Geslaagde Socialisme-conferentie in Tel Aviv

Eind september organiseerde de Socialistische Strijdbeweging, onze zusterorganisatie in Israël/Palestina, een geslaagde Socialisme-conferentie in Tel Aviv. Er waren meer dan 160 aanwezigen, zowel werkenden als jongeren, zowel vakbondsmilitanten als politieke activisten, zowel Israëlische Joden als Palestijnen en ook enkele internationale gasten.

Verslag door Shahar Benhorin, Socialistische Strijdbeweging

Deze conferentie vond plaats tegen de achtergrond van een langere periode van politieke reactie onder leiding van de agressieve rechtse regering van Netanyahu.

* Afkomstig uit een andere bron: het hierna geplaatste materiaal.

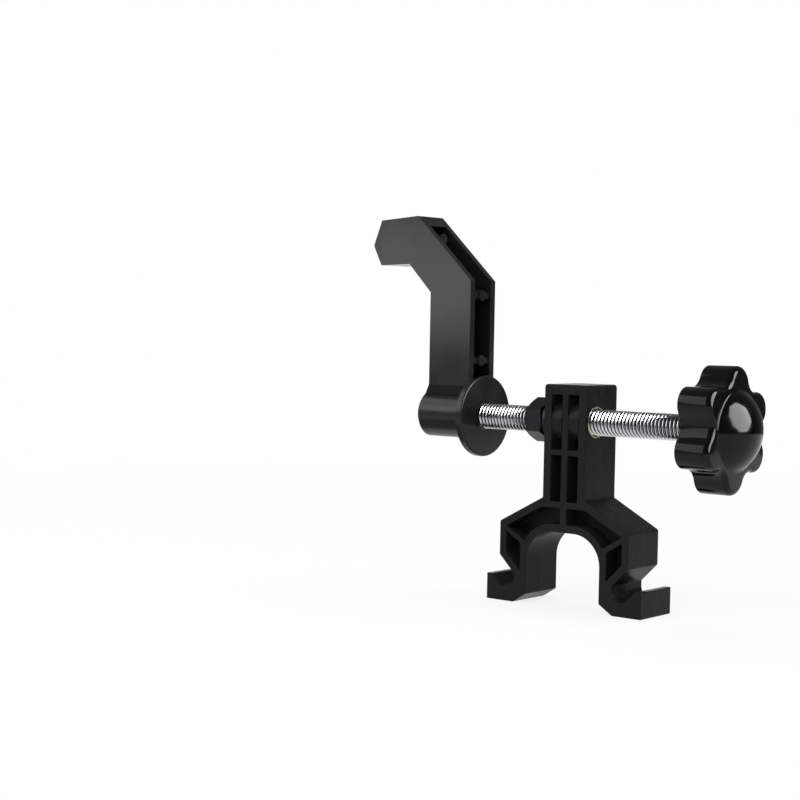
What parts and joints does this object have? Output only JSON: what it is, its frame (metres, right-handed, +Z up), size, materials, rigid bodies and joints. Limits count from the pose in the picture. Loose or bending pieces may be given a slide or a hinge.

Maar er zijn ook enkele belangrijke ontwikkelingen van verzet. Er zijn natuurlijk de aanhoudende protesten in Gaza, maar ook het recente Joodse en Arabische protest tegen de nieuwe nationaliteitswet en eerder protest waarmee de uitwijzing van Afrikaanse asielzoekers werd gestopt. Een jaar geleden waren er ook acties tegen de corruptie van de regering.

Het laatste half jaar werden meer dan 200 ongewapende Palestijnen door Israëlische scherpschutters doodgeschoten in Gaza. Er vielen 20.000 gewonden, waarvan velen voor het leven getekend zijn. Ondanks deze vreselijke militaire repressie – die vooral tot doel heeft om de ontwikkeling van een Palestijnse massabeweging te verhinderen – blijven tot 20.000 Palestijnen elke vrijdag protesteren aan de hekkens waarmee het Israëlische regime de Gazastrook afsluit.

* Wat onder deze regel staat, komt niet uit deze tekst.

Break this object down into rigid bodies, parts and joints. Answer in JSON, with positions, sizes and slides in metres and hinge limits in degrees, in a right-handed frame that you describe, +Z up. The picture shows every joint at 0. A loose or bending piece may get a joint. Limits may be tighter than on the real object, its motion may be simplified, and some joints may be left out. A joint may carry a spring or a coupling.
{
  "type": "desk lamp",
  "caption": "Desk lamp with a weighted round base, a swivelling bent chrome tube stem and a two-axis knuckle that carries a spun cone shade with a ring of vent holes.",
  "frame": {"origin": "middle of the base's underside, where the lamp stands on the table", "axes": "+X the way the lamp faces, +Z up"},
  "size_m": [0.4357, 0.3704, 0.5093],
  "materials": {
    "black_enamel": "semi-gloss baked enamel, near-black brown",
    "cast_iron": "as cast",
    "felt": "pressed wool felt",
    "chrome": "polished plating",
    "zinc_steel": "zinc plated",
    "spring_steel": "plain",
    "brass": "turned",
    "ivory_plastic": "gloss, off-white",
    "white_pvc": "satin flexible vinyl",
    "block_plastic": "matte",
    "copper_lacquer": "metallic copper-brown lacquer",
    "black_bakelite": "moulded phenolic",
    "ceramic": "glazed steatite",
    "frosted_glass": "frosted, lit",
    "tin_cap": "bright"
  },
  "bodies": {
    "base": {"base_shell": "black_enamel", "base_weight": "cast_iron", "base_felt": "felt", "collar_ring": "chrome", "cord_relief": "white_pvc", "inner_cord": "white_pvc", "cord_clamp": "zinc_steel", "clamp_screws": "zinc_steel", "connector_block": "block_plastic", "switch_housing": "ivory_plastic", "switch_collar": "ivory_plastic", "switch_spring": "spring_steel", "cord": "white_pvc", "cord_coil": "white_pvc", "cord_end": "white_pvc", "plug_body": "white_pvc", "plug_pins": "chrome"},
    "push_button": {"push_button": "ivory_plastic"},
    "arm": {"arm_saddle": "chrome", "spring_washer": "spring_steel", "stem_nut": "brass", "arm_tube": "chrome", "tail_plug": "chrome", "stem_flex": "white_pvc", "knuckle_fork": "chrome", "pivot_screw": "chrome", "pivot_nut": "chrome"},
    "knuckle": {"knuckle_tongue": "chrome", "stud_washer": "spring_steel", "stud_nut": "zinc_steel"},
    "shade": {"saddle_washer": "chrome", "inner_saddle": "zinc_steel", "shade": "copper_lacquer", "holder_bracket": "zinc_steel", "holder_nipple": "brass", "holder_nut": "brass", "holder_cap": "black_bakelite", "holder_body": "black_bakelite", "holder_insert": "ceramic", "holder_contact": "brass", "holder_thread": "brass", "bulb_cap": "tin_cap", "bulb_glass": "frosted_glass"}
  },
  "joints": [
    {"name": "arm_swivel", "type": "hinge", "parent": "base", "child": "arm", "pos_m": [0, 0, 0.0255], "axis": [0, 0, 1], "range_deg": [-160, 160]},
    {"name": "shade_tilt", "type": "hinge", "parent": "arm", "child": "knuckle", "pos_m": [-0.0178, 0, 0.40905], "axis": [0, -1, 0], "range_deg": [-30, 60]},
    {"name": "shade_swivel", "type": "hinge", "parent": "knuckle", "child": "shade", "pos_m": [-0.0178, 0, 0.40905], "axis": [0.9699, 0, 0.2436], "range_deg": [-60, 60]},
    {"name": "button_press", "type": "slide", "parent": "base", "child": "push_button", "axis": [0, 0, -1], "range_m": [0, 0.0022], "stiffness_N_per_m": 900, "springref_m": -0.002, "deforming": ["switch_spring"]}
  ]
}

Deze protestacties waren oorspronkelijk gepland als een campagne van zes weken in het kader van de ‘Grote Mars van de Terugkeer.’ Maar deze nooit geziene beweging tegen de brutale belegering van de twee miljoen inwoners van de sterk vernielde kuststrook Gaza en voor de rechten van de Palestijnen, houdt ondertussen al veel langer aan.

Tegelijk zorgt het gebrek aan ernstige toegevingen door het Israëlische regime en de medeplichtigheid van het Egyptische regime er samen met de extreme repressie voor dat er meer ruimte ontstaat voor wanhopige tactieken zoals brandstichtingen in naburige Israëlische velden. Dit wordt politiek gebruikt door de Israëlische regering voor oorlogszuchtige propaganda waarbij de publieke steun gemobiliseerd wordt voor repressie en een nieuwe barbaarse oorlog tegen Gaza.

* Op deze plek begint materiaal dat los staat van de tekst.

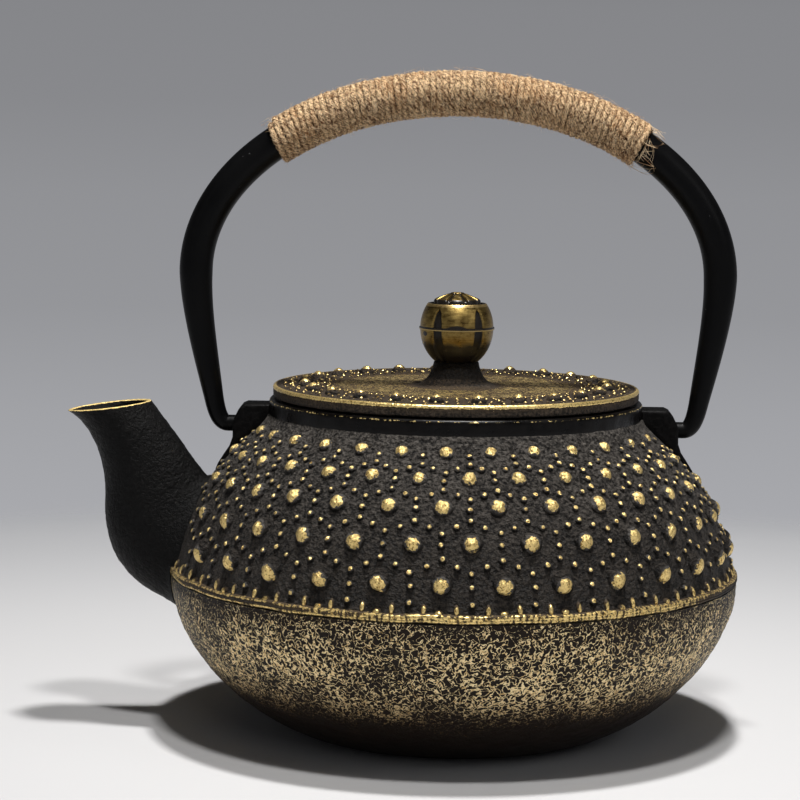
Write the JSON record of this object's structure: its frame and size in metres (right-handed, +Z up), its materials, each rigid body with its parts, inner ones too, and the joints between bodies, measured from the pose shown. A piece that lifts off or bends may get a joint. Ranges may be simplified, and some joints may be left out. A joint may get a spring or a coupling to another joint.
{
  "type": "cast iron teapot",
  "caption": "Round cast iron teapot with a hobnail dome, short spout, flat studded lid, brass ball knob and a swinging bail handle bound with jute.",
  "frame": {"origin": "centre of the foot's flat underside, on the surface that the teapot stands on", "axes": "+Z up; -X towards the spout; the bail handle hinges about the X axis and stands in the XZ plane at rest"},
  "size_m": [0.2071, 0.175, 0.2024],
  "materials": {
    "pot_iron": "black enamelled cast iron, dry-brushed with gold on the studs, the ridge and the bowl",
    "spout_iron": "satin black cast iron with a leathery cast grain and a thin gold line round the lip",
    "handle_paint": "satin black paint on steel",
    "jute": "close turns of undyed jute twine with loose fibres",
    "lid_iron": "black cast iron with a brushed gold edge, gold-tipped studs and a fine gold grain",
    "knob_brass": "aged brass with a dark patina in the flutes and below the seam",
    "plain_steel": "brushed stainless steel"
  },
  "bodies": {
    "pot": {"pot_bowl": "pot_iron", "pot_dome": "pot_iron", "spout": "spout_iron", "lug_spout_side": "pot_iron", "lug_back_side": "pot_iron"},
    "handle": {"bail_handle": "handle_paint", "hook_pin_spout_side": "handle_paint", "hook_pin_back_side": "handle_paint", "grip_wrap": "jute"},
    "infuser": {"infuser_collar": "plain_steel", "infuser_wall": "plain_steel", "infuser_floor": "plain_steel"},
    "lid": {"lid": "lid_iron"},
    "knob": {"knob_lower_shell": "knob_brass", "knob_upper_shell": "knob_brass", "knob_rosette": "knob_brass", "knob_rivet": "plain_steel", "knob_washer": "plain_steel"}
  },
  "joints": [
    {"name": "handle_swing", "type": "hinge", "parent": "pot", "child": "handle", "pos_m": [0, 0, 0.0935], "axis": [1, 0, 0], "range_deg": [-105, 105]},
    {"name": "infuser_lift", "type": "slide", "parent": "pot", "child": "infuser", "axis": [0, 0, 1], "range_m": [0, 0.05]},
    {"name": "lid_lift", "type": "slide", "parent": "infuser", "child": "lid", "axis": [0, 0, 1], "range_m": [0, 0.045]},
    {"name": "knob_turn", "type": "hinge", "parent": "lid", "child": "knob", "pos_m": [0, 0, 0.124], "axis": [0, 0, 1], "continuous": true}
  ]
}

Op Socialisme 2018 hadden we een live video gesprek met Issam Hammad, een links lid van het Hoog Nationaal Comité, de officiële leiding van de beweging op Gaza. Het was een uitzonderlijke en emotionele uitwisseling, alleen al omdat het gebeurde, maar ook omdat het politiek bijzonder leerrijk was en tot nadenken aanzette over de crisis in Gaza, de acties en een links en socialistisch perspectief voor echte antwoorden.

Er waren daarnaast ook discussies over de strijd tegen racisme en de nationaliteitenwet, tegen het regime-Netanyahu en voor een politiek alternatief.

Een leidinggevende Joodse activist van Ethiopische afkomst die actief is in de strijd tegen racisme, Avi Yalo, bracht een militante toespraak tegen de nationaliteitenwet en tegen de verdeel-en-heerspolitiek van de elite. Hij ging in op de moeilijke uitdaging om door de sterke anti-linkse propaganda te breken en om de verschillende losstaande sociale strijdbewegingen met elkaar te verbinden.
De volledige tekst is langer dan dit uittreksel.